Throughout 2009, momentum for web applications has gathered. Now, scarcely a week goes by in which I do not hear about a company that is heading for the cloud.
Email is usually the first port of call, but once an organisation starts to use cloud email, they find themselves quickly adopting other cloud services. Objections soon dissipate and CIOs take the plunge into full-on deployments of cloud applications ... and don't look back with any enthusiasm at their predecessors.
A couple of examples we covered this year are Altium, where Google Apps blew Exchange out of the water in terms of price and ease of implementation, and Mortgage Choice where CIO Neill Rose-Innes has decided to put the cloud first whenever he can.
I believe we will see a lot more of this in 2010, aided and abbetted by "single site browsers" that allow users to create a desktop application out of a website, replicating the experience of using a conventional application and therefore smoothing the path to web apps' adoption.

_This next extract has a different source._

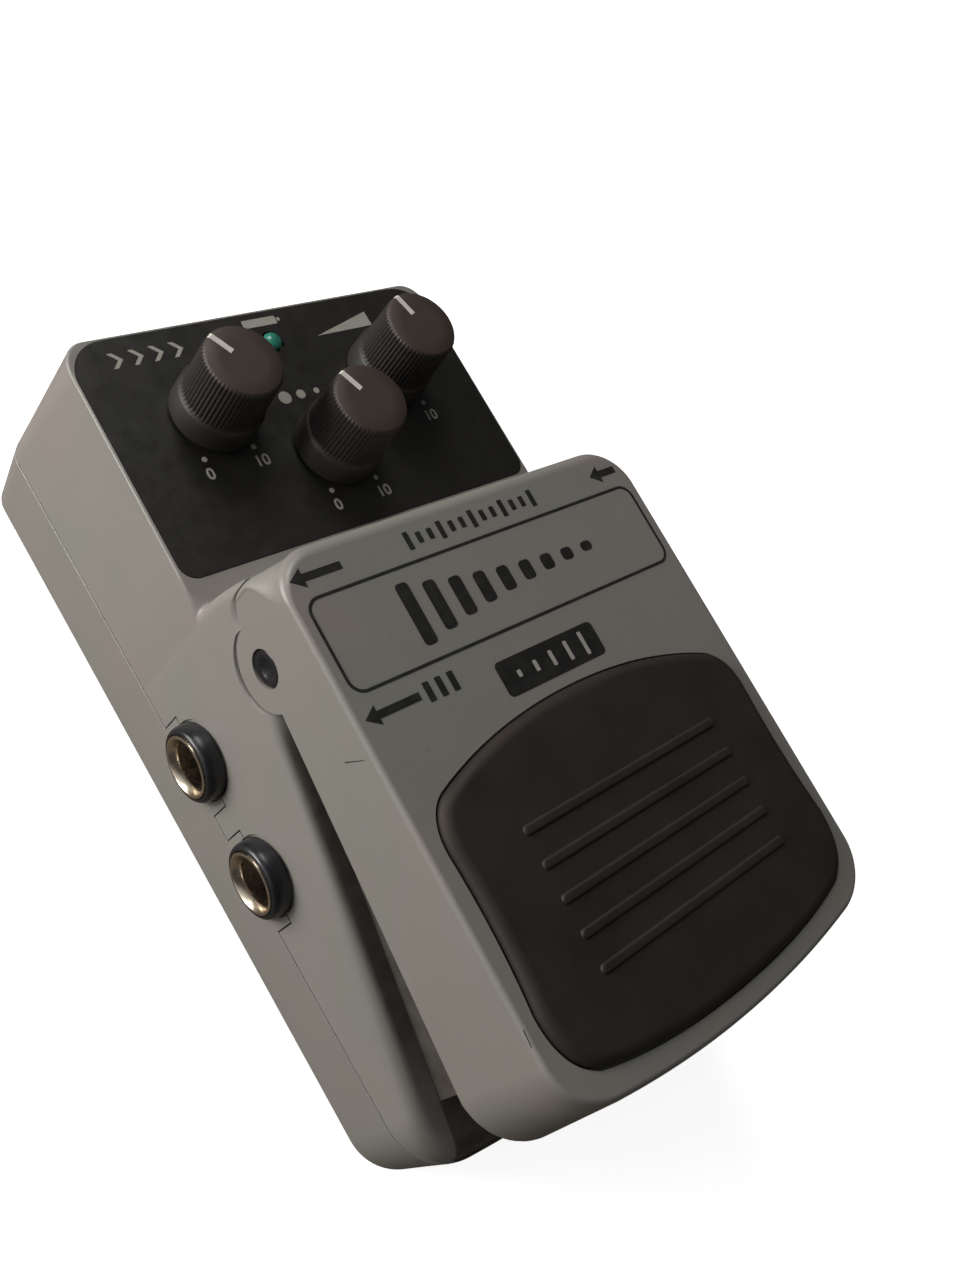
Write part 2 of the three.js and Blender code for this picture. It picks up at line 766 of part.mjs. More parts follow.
// The lower case: a tray whose side walls rise in a tongue under each jack
function lowerCase() {
  const outline = casePlan(0);
  const lean = (p) => case_under_lean_share * (parting_height - foot_stand);
  const outer = lofted([
    ring(outline, (p) => lean(p) + case_bottom_bevel, () => foot_stand),
    ring(outline, (p) => lean(p) + case_bottom_bevel / 3, () => foot_stand + case_bottom_bevel / 3),
    ring(outline, lean, () => foot_stand + case_bottom_bevel),
    ring(outline, () => 0, () => parting_height),
  ]);
  const inside = casePlan(case_wall);
  const hollow = lofted([
    ring(inside, lean, () => foot_stand + case_floor),
    ring(inside, () => 0, () => parting_height + overrun),
  ]);
  const tongues = jacks.map(({ side, y }) => {
    const x1 = case_half_width - case_lean_share * (tongue_height - parting_height);
    const [t0, t1] = spanX(side, x1 - case_wall, x1);
    return block(t0, t1, y - tongue_half_width, y + tongue_half_width, case_floor + foot_stand,
      tongue_height);
  });
  const posts = case_screws.map(([x, y]) => rodZ(
    screw_post_radius, x, y, foot_stand + case_floor / 2, boss_foot_height - seat_gap));
  const boardPosts = board_screw_places.map(([x, y]) => rodZ(
    board_post_radius, x, y, foot_stand + case_floor / 2, main_board_bottom - seat_gap,
    screw_sides));
  const screwHoles = case_screws.flatMap(([x, y]) => [
    rodZ(screw_hole, x, y, 0, boss_foot_height + overrun, screw_sides),
    rodZ(screw_head_hole, x, y, 0, foot_stand + screw_head_depth),
  ]);
  const boardHoles = board_screw_places.map(([x, y]) => rodZ(
    screw_hole, x, y, main_board_bottom - board_screw_length, main_board_bottom + overrun,
    screw_sides));
  const footSeats = feet.map(([x, y]) => rodZ(
    foot_radius + slip_gap, x, y, 0, foot_stand + foot_seat_depth, hole_sides));
  const tray = sum(outer.subtract(hollow), ...tongues, ...posts, ...boardPosts);
  const sleeves = jacks.map(({ side, y }) => {
    const [x0, x1] = spanX(side, jack_body_inner_x, case_half_width + overrun);
    return rodX(sleeve_radius + slip_gap, x0, x1, y, jack_height, hole_sides);
  });
  const nutSeats = jacks.map(({ side, y }) => {
    const [x0, x1] = spanX(side, nut_seat_x, case_half_width + overrun);
    return rodX(nut_radius + slip_gap, x0, x1, y, jack_height, nut_sides);
  });
  const bodies = jacks.map(({ side, y }) => {
    const [x0, x1] = spanX(side, jack_body_inner_x, jack_body_outer_x + slip_gap);
    return block(x0, x1, y - tongue_half_width, y + tongue_half_width,
      parting_height, tongue_height + overrun);
  });
  return without(tray, ...screwHoles, ...boardHoles, ...footSeats, ...sleeves, ...nutSeats,
    ...bodies, inletHole());
}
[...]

Mozilla Labs, which makes the Prism single site browser tool, has even hinted at deep integration with the desktop. In a blog post announcing the Mac OS version of Prism, Mozilla says it is considering:
- allowing web applications to register to handle particular content types;
- drag-and-drop support for uploading files to web applications;
- support for running applications offline (local storage, offline/online event notifications, caching of application components, etc.).
If browsers become capable of this kind of integration with the operating system, it will make webapps even easier to use, leaving CIOs with fewer excuses to ignore them.
Your editor ditched Outlook in early 2009 in favour of a GMail single site browser and can report it has made a massive difference to productivity. I see no reason the experience will not be repeated elsewhere and am salivating at the prospect of the integration Mozilla describes, meaning I happily stick my neck out with a prediction of web apps plus single site browsers being a trend to watch for the new year.